Thread started by davidlu on Tuesday, April 01, 2014.

Inside Microsoft Word

Guide to the Winword 1.1 Sources - available for download at the Computer History Museum

Word data objects

Important coordinates (word.h)

CP - document character positions - 32 bit integer coordinates that record locations within a Word document.

cp0 is the coordinate of the 0th character of a document

cpMac is a field that records the coordinate of the current maximum extent (Mac) of a document. This is used to report the maximum size of a document.

cpMax is a constant that reports the maximum size that a Word document may grow to.

FC - file character coordinates - 32 bit integer coordinates that point to locations of interest within a file that has been opened by Word.

fc0 is the coordinate of the 0th byte recorded in an open file.

fcMac is a field that records the current maximum extent of a file that is being written.

fcMax is a constant that reports the coordinate of the maximum size file that Word can open.

For Win Word 1.1. fcMax is declared to be 16,777,215. That value is a consequence of the fact that the PN (page number) values that Word uses are declared to be 16-bit quantities that point to 512 byte sectors within a file (32*1024*512).

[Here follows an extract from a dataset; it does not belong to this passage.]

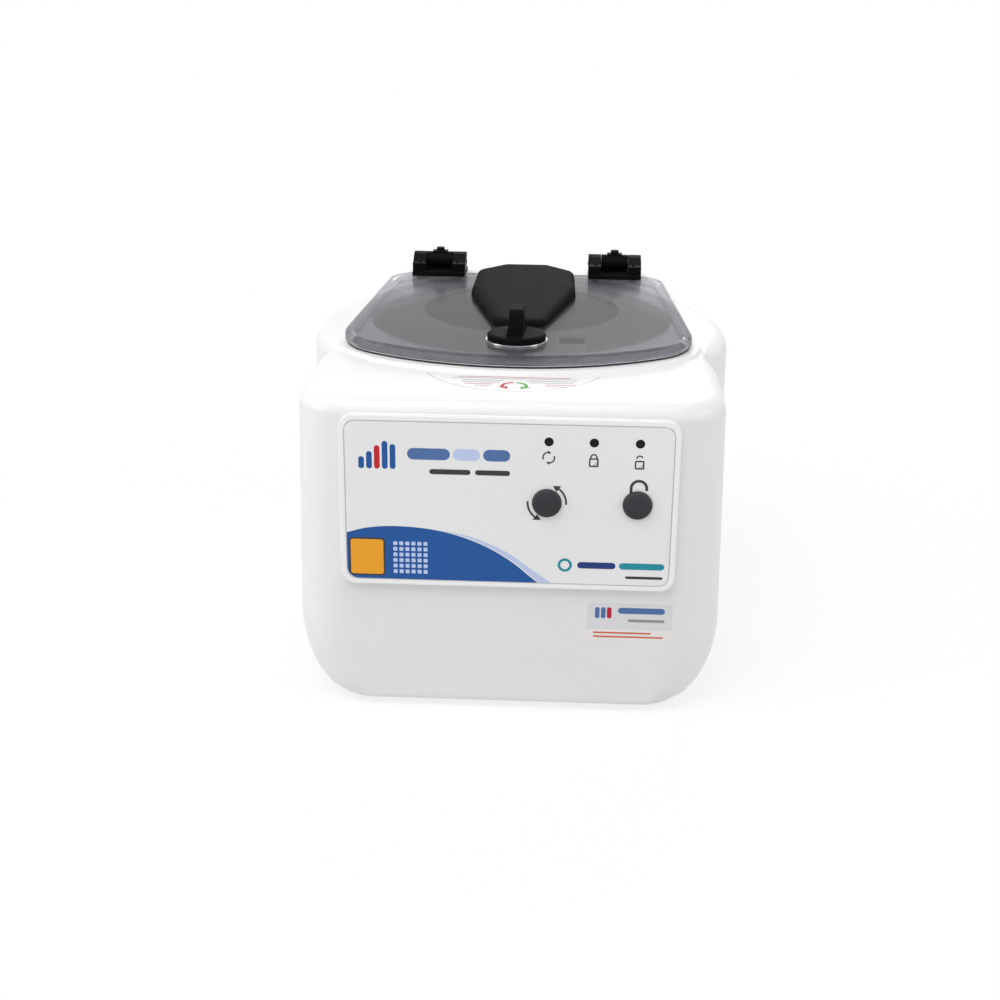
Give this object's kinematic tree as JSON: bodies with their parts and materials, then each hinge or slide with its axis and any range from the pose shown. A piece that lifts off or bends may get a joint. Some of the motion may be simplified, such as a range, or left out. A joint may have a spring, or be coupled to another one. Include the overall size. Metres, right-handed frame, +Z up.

fcMax should have been declared to be ((64*1024)*512) before Word shipped because the PN declaration had been changed to be unsigned, which would have allowed PNs to count to 65535, doubling its size from its previous signed 16-bit declaration that would have allowed a maximum PN of 32767.

FCB - file control block (wordtech/file.h)

The FCB (File Control Block) is the data object that describes an open file in Word.

FN is an integer file number, which is used to access the FNth entry of the mpfnhfcb array to aqcuire its FCBs are stored in a heap, so they are nearly always accessed via a handle, an hfcb. The FCB for a particular FN called fn can be found in mpfnhfcb[fn].

The Document Descriptor - DOD (wordtech/doc.h)

a DOD (a document's Document Descriptor) is the data structure which records all the features of a document that is open within Microsoft Word.

A DOC is the integer index which identifies a document recorded in the mpdochdod array. The DOD (document descriptor) for a particular DOC named doc is accessible via a handle to document descriptor, an hdod, recorded in the slot of the mpdochdod array given by its doc number: mpdochdod[doc]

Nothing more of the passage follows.